A popular way to implement grid search in Python is to use GridSearchCV from the scikit learn library. Alternatively, as shown below, you can set up a grid search for hyperparameter tuning with W&B:

Steps

Step 1: The grid search algorithm selects a set of hyperparameter values to evaluate by creating a grid (cartesian product) of all possible hyperparameter combinations of the specified hyperparameter values. Then it simply iterates over the grid. This approach is an exhaustive search or brute force approach.

Below, you can see the resulting grid for our example.

Step 2: Run an ML experiment for the selected set of hyperparameters and their values, and evaluate and log its performance metric.

Step 3: Repeat for the specified number of trial runs or until you are happy with the model’s performance

Output

As with all automated hyperparameter optimization algorithms, Grid Search returns the experiment with the best performance metric and the respective hyperparameter values.

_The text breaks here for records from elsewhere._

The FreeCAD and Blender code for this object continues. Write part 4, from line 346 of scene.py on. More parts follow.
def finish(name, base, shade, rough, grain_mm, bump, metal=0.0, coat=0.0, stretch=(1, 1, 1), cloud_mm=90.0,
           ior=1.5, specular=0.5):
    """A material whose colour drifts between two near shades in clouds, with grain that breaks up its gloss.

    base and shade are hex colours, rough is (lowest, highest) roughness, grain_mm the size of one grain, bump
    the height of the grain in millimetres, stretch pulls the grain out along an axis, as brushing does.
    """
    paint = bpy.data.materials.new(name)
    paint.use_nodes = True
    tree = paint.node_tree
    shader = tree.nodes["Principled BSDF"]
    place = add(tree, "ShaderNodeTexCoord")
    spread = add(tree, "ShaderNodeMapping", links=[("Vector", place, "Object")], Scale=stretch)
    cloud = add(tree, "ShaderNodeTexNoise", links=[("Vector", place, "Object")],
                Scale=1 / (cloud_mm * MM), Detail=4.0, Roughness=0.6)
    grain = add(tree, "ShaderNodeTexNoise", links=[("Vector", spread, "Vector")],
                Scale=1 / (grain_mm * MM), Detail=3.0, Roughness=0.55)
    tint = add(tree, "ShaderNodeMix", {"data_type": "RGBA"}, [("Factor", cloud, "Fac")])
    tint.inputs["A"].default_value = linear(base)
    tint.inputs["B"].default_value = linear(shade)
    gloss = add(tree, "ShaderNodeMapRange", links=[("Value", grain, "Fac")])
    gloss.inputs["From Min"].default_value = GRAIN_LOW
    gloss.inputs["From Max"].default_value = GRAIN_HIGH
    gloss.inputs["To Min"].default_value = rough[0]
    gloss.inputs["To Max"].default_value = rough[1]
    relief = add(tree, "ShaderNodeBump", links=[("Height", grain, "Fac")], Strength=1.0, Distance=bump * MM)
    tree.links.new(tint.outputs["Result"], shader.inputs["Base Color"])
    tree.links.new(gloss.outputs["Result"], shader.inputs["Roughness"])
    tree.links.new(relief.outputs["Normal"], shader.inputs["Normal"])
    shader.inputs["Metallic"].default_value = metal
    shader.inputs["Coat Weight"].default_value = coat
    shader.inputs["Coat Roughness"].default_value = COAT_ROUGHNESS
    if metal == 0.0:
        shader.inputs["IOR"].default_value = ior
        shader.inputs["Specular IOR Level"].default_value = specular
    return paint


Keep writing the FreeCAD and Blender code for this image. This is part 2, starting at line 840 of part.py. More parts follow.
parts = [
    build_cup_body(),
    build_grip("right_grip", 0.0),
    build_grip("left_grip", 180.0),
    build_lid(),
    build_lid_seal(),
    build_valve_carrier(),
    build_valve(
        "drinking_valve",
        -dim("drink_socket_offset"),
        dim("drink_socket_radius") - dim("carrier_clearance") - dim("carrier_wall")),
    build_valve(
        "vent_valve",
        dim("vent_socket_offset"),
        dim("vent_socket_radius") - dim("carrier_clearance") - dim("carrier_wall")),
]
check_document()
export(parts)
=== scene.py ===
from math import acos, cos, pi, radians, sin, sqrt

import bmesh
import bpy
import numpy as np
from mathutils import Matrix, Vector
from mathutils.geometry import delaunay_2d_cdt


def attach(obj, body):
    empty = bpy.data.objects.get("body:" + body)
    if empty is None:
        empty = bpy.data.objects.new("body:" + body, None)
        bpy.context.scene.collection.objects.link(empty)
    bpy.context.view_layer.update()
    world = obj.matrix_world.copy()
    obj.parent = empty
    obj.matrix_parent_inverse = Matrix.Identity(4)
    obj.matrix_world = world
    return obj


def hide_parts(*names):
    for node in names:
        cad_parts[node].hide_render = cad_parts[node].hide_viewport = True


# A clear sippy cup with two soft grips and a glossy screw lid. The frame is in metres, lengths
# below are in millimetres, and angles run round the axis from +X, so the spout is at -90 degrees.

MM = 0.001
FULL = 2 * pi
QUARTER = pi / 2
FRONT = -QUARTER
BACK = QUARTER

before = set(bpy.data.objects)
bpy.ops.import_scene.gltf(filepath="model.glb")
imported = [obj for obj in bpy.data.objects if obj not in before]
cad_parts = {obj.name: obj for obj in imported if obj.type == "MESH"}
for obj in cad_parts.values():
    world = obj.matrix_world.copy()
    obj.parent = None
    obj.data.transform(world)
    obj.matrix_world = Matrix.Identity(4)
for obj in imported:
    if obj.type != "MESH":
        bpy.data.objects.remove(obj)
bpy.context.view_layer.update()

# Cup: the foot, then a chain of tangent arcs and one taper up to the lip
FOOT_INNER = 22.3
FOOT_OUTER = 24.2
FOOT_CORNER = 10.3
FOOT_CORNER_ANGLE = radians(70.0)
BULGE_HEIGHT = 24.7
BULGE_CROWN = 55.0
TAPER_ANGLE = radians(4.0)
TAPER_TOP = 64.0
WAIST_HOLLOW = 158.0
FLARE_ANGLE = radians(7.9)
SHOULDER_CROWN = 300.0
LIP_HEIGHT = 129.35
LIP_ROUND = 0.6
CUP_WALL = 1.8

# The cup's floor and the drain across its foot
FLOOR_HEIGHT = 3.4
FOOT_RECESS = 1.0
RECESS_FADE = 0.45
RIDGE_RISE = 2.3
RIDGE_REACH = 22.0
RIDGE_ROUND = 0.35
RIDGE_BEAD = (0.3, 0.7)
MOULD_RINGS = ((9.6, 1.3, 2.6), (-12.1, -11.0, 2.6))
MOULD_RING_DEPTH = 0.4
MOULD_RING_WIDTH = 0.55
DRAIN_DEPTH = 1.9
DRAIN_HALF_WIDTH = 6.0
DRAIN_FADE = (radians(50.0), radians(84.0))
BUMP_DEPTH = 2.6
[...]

Below you can see at which time the hyperparameter optimization algorithm chose which parameters and the resulting performance. You can make the following observations:

The grid search algorithm iterates over the grid of hyperparameter sets as specified.

Since grid search is an uninformed search algorithm, the resulting performance doesn’t show a trend over the runs.

The best val_acc score is 0.9902

Advantages

Simple to implement

Can be parallelized: because the hyperparameter sets can be evaluated independently

Disadvantages

Not suitable for models with many hyperparameters: this is largely because the computational cost grows exponentially with the number of hyperparameters

Uninformed search because knowledge from previous experiments is not leveraged. You may want to run the grid search algorithm several times with a fine-tuned search space to achieve good results.

Unless you have three or fewer hyperparameters to tune, it is generally recommended to avoid grid search.

Random Search

Random search is a hyperparameter tuning technique that randomly samples values from a specified search space. It is more effective than grid search for ML models with many hyperparameters where only a few affect the model’s performance [1].